The processing module 5 is arranged to estimate or calculate a Modulation Transfer Function (MTF) based on the speaker's speech—picked up by the first microphone 3 and transferred to the processing module 5 via a cable or via a wireless path 9, using the cross spectrum between the signal received by the first microphone 3 and the signal received by the relevant second microphone 4. In the processing module 5 the cross spectrum is standardized with the auto spectrum of the first microphone's signal or a modulus of it. Subsequently, the processing module 5 detects the phase of the cross spectrum and counts only those parts of the signal of which the phase difference does not cross a certain value. The MTF may e.g. be calculated for modulation frequencies between 1 and 3 Hz and in the octave bands between 0.5 and 2 kHz.
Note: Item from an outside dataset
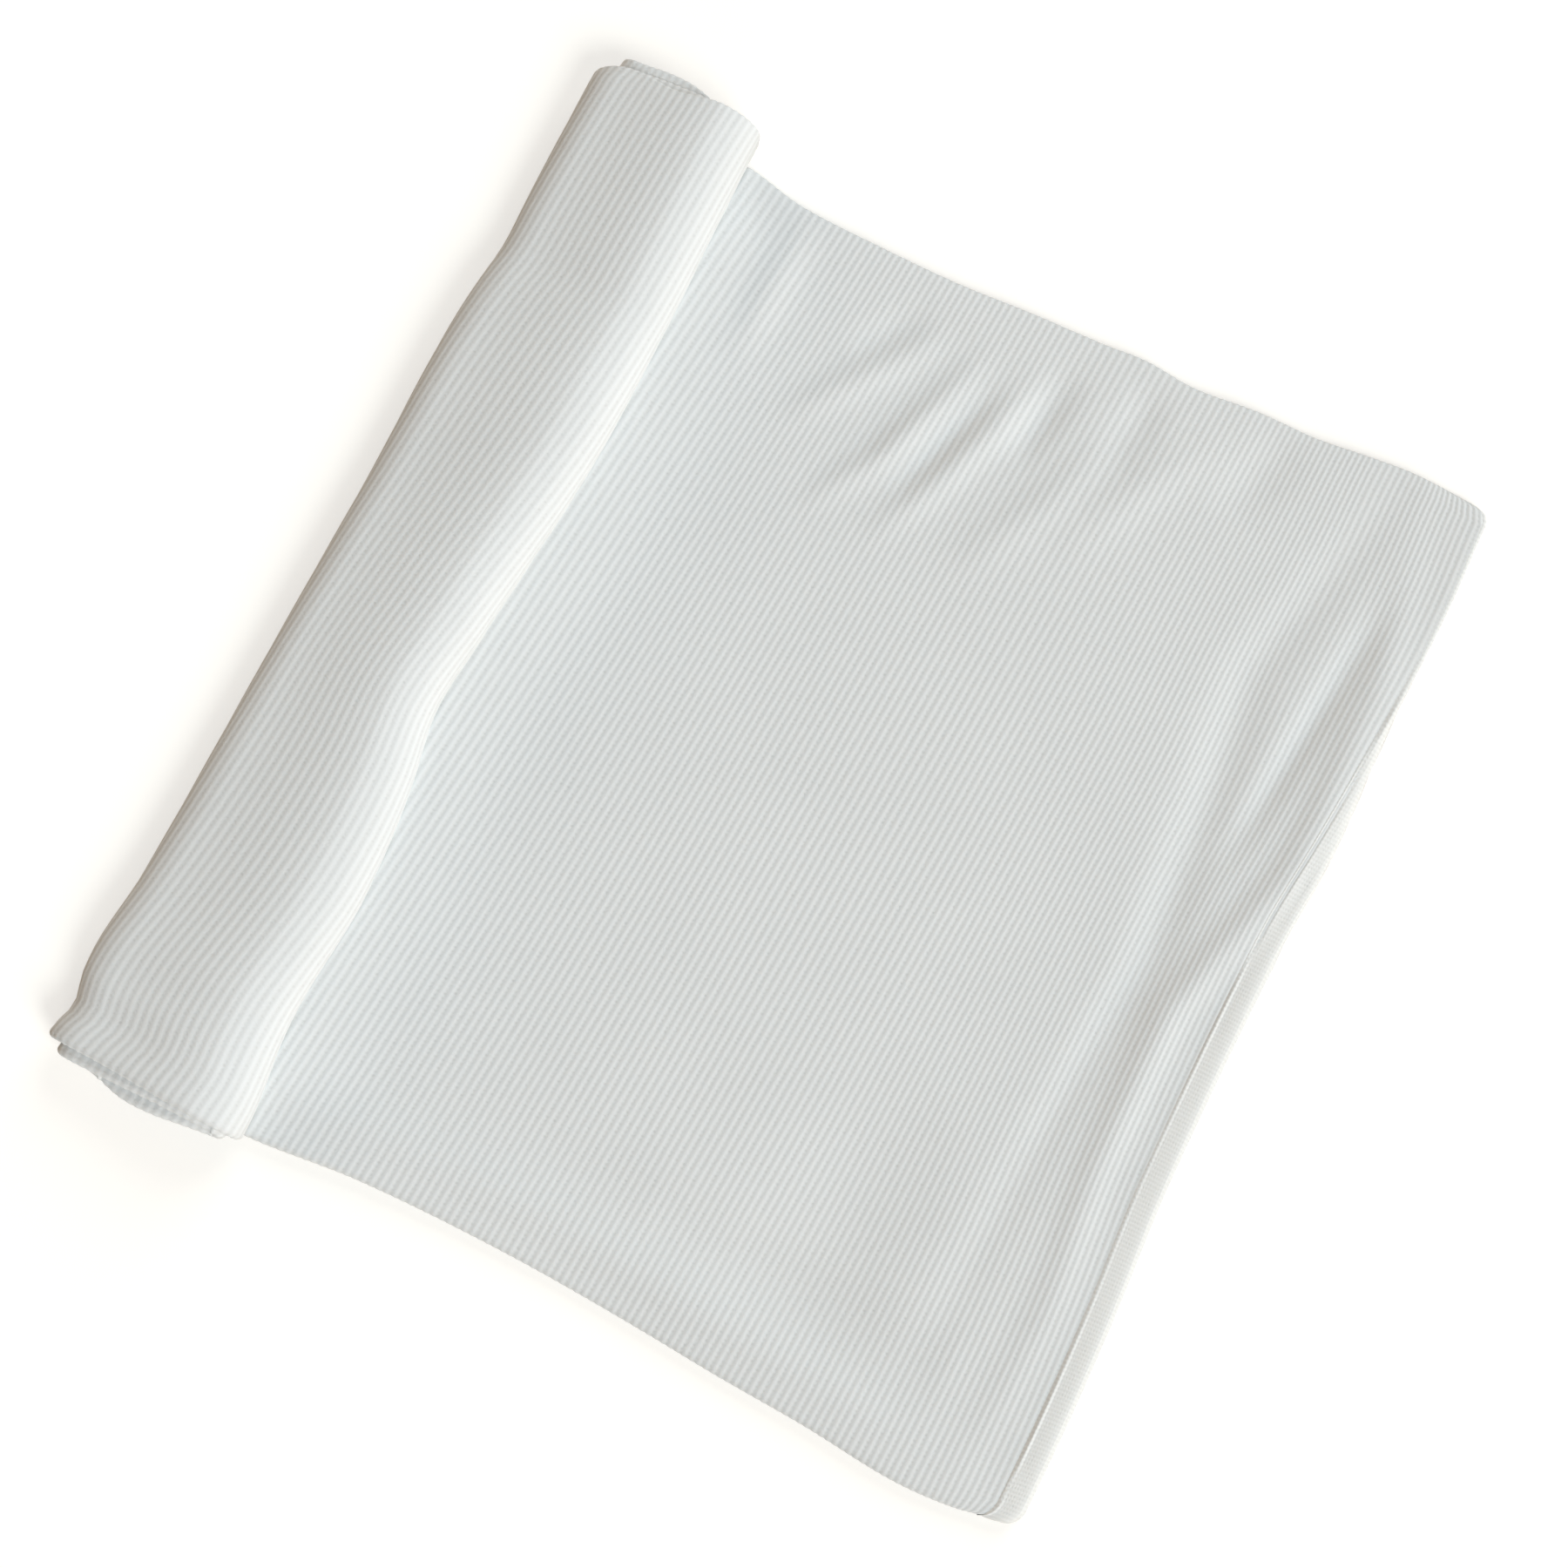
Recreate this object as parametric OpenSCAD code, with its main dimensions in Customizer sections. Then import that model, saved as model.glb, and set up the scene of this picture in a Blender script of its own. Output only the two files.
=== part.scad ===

As discussed in the previous paragraph, the processing module may be arranged to fit the measured enveloping spectra to an anticipated form—e.g. a parabola or another simple mathematical function—and to control the generation of the intelligibility feedback signal in dependency of the fitting error. Moreover, as discussed before, the processing module 5 may be arranged to control the generation of the intelligibility feedback signal in dependency of the signal level output by the first or second microphone, to include the effect of (too low) speech level, which is uncomfortable for the listening audience and thus should be signalled by the relevant signalling module.

Finally, in most practical situations the speaker 1 will address his speech via a public address system, which in FIG. 2 is indicated by a speech amplifier 20 to which the wireless microphone 3 is connected, and a number of loudspeakers 21 at the side of the audience.